Imagine my delight to see all the other dancers wearing almost no eye makeup.   The lead dancer told me not to worry, most of the seniors had poor eyesight and wouldn’t notice anyway.  Funny, that was exactly what I was hoping.

Other than losing one of my bracelets early in my dance, all went well.   The lady who’d invited us there picked up my bracelet when she saw it fall and put it safely on a table.  I didn’t notice it was missing until two numbers by others had been completed.

Other than having some odd black marks on my left eyelid and under my left eye, plus a strange smudge at the outer corner of my right eye, I got all the make up off within two hours of getting home.  The black marks and the smudges remain, and for all I know, will still be there a year from now.  So will the memory of some of the audience telling me they enjoyed the dancing.

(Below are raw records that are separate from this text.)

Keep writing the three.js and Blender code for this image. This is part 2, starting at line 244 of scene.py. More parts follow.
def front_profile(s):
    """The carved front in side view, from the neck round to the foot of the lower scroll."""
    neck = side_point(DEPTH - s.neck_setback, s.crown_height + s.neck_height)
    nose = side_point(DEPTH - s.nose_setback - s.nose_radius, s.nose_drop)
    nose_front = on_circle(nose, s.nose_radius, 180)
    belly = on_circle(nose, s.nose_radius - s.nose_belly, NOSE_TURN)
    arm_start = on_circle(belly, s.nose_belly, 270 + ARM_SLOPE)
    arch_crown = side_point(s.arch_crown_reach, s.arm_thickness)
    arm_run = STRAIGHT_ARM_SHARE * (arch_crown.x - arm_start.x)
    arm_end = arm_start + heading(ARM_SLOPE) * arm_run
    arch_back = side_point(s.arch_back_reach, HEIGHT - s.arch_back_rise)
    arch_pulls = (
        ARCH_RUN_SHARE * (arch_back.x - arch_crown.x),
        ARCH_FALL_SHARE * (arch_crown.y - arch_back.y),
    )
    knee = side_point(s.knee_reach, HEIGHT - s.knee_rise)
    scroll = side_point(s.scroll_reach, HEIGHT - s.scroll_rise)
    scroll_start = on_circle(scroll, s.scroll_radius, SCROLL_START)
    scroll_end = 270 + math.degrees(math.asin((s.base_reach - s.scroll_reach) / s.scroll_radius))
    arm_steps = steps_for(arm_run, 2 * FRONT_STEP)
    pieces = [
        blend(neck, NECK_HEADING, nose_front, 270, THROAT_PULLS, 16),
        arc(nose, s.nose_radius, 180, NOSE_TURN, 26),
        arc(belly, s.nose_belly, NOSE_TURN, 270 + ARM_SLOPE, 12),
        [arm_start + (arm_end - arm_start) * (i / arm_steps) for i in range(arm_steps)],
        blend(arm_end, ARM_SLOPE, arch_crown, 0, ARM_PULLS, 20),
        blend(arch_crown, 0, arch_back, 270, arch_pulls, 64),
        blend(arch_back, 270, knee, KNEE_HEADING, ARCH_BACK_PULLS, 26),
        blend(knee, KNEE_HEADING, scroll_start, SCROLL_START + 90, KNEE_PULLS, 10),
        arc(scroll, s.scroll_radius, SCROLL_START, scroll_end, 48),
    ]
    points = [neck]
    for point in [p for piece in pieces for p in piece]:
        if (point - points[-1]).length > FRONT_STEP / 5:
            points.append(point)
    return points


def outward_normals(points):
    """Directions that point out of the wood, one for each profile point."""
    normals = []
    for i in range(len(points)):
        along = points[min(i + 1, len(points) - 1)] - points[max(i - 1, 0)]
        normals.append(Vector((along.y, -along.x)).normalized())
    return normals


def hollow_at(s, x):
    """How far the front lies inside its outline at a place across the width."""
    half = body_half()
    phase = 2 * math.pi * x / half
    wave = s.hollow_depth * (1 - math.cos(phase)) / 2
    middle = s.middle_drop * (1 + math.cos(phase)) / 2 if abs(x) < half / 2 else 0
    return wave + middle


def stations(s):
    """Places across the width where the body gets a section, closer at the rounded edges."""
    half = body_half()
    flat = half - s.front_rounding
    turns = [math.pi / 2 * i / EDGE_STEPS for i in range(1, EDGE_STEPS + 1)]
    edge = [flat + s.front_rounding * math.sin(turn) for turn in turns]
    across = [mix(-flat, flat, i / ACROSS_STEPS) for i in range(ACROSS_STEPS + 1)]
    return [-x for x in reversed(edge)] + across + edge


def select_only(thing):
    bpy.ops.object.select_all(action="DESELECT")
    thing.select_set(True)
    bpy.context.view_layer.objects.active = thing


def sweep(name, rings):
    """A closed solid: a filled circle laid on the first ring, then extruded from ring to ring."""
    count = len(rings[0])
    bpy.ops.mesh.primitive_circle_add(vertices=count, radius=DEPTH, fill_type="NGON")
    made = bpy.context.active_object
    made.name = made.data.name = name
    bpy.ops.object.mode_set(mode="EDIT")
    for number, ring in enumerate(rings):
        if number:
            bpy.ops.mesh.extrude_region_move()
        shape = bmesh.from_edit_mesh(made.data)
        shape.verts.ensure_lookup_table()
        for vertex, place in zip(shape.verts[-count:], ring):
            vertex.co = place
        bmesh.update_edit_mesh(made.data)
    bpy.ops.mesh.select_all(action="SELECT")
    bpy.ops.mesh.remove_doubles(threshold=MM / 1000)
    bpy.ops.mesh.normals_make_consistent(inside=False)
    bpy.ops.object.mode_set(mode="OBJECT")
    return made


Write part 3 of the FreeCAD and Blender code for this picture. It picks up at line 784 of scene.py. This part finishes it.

There’s no business like show business!

Comments from surprised people

Something I hadn’t expected (and maybe should have) is the number of people who react to my new interest by saying, “Oh, belly dance is good exercise!”

Huh??  Good exercise?   I do this for fun, for the joy of the dance, for the feeling of beauty, and they respond by telling me it’s good exercise, as though I need an excuse to have fun and feel joy and beauty?  What’s wrong with them?

And yet…  because of the increased self-confidence that seems to come with belly dance,  I’m not angry (as I would have been before belly dance).  These people have a different view of life, one which I do not share.   It’s important for people to do some things just because we like doing them and not because of possibly side benefits.   They need to think about the side benefits, I guess.  I need to think about the happiness of the doing.   And that’s okay.  We all have our own needs and beliefs.   As long as we’re not impinging on the needs and beliefs of others, we should fulfill our own needs.   And I love to dance!

I’m also learning to enjoy dressing up in those beautiful belly dance costumes with all the sparkles, spangles, and bright shiny beads.